Sebastián Melero, el profe de filosofía de los salesianos, nos contaba en sus clases de bachillerato que el tartamudo Demóstenes logró alcanzar fama de orador en Grecia a base de meterse piedrecitas en la boca para declamar trabalenguas, a voz en grito, en las solitarias playas del Peloponeso. Entonces no había turistas que entorpecieran su actividad, así que el tartamudo agilizó su lengua con las dichosas piedrecitas hasta convertirse en el más famoso orador de la antigüedad. Con este ejemplo, Melero pretendía aleccionarnos sobre la superación de nuestras limitaciones, como si él no estuviera limitado por arriba y por abajo, como lo está cualquier célibe con sotana. Más te valdría, pensaba yo, que te pusieras unas piedrecitas donde tú sabes, a ver si consigues marcar paquete bajo la túnica.
Melero y sus piedrecitas desaparecieron por el sumidero del olvido, pero hoy lo he recuperado en el vestuario de la piscina municipal cuando un tipejo con dificultades de dicción pretendía aleccionarme sobre el número de piscinas que debía hacer a mi edad, ¡a mi edad!, poniéndome el ejemplo de una vieja que a los sesenta años nadó (o naduvo, ¡vete a saber cómo se dice!) desde Cuba hasta Florida, un recorrido que se conoce como el Everest de la natación: 164 km., sin jaula contra tiburones, durante 58 horas, sin parar, etcétera.
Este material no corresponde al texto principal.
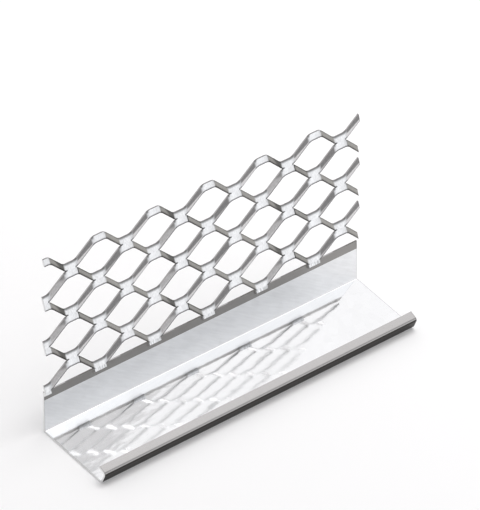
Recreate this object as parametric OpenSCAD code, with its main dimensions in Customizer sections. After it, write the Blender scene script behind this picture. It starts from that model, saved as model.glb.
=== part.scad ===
/* [Bead] */
// Length of the bead along the wall, mm
bead_length = 132; // [60:0.5:200]
// Thickness of the galvanised sheet, mm
sheet_t = 0.5; // [0.4:0.05:0.7]
// Inside radius of the folds in the sheet, mm
fold_r = 0.6; // [0.4:0.1:1.5]

/* [Tray] */
// Width of the flat tray from heel to nose, measured between sharp outer corners, mm
tray_w = 25.9; // [12:0.1:40]
// Angle that the wing leans back past square when the tray lies flat, degrees
wing_lean = 17.2; // [5:0.1:30]

/* [Nose] */
// Length of the nose's lower limb, between sharp outer corners, mm
nose_rise = 4.1; // [3:0.1:8]
// Angle from the tray up to the lower limb, degrees
nose_angle = 82; // [60:1:90]
// Length of the upper limb, from the sharp apex to its free edge, mm
nose_return = 3.2; // [2.5:0.1:8]
// Angle from the lower limb back to the upper limb, degrees
return_angle = 80; // [60:1:90]

/* [Wing] */
// Height of the plain strip between the heel and the mesh, mm
strip_h = 13.5; // [8:0.1:25]
// Number of zigzag strands stacked in the mesh
strands = 6; // [2:1:10]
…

No sé cuántos años de entrenamiento y no sé cuántos intentos llevó a cabo para atravesar esa distancia y pasar a la historia del deporte y a las pantallas, porque por lo visto —me ha dicho— se hizo una película sobre ella que está en Netflix y cuyo título el tartamudo no supo pronunciar.
—Yo nado quince piscinas —le he dicho—, o sea, treinta, quince para allá y quince para acá. ¡Y ya está bien! Voy combinando: crol, pecho y espalda, para no aburrirme.
—¿Quin… quince piscinas? —se ha extrañado el tartamudo— Son muy poc… pocas. Eso no sirve de nada. Yo me hago dos qui… quilómetros y me quedo tan ancho. Aunque claro, a tu edad y entrenando, no está… mmm, mal. Podrías superarte… Cada día haces una piscina más y así hasta llegar al qui… qui…, quilómetro.
Y entonces me ha repetido lo mucho que entrenaba la nadadora de la película, que tenía nombre y apellidos, para logar —¡a los sesenta años! — nadar desde Cuba a Florida, batiendo todos los récords de la determinación humana.
Desde luego, a mí esas cosas me parece que no tienen sentido, pero tampoco iba a discutírselo al tartamudo. La experiencia me ha demostrado que solo podemos convencer a quien está bien predispuesto. En los casos de fanatismo deportivo es mejor poner la directa.
—Pues nada —le he dicho— ¡a entrenar!, que todavía estás a tiempo. Tu debes rondar los cincuenta, ¿no? Lo digo por la calvicie… Pero a este paso, en unas cuantas semanas de entrenamiento igual llegas a las sesenta piscinas, antesala de los tres mil metros.
—Se… se… seguro que lo co… con… consigo —ha cacareado.
Nos estábamos cambiando, así que cuando me había metido en el pantalón y atado las bambas he remachado, mirándole directamente a los ojos:
—Y de paso, mientras te entrenas, te puedes meter unas piedrecitas en la boca a ver si así consigues que te entendamos mejor, Demóstenes.
Yo creo que no me ha entendido, el majadero. ¡Mejor!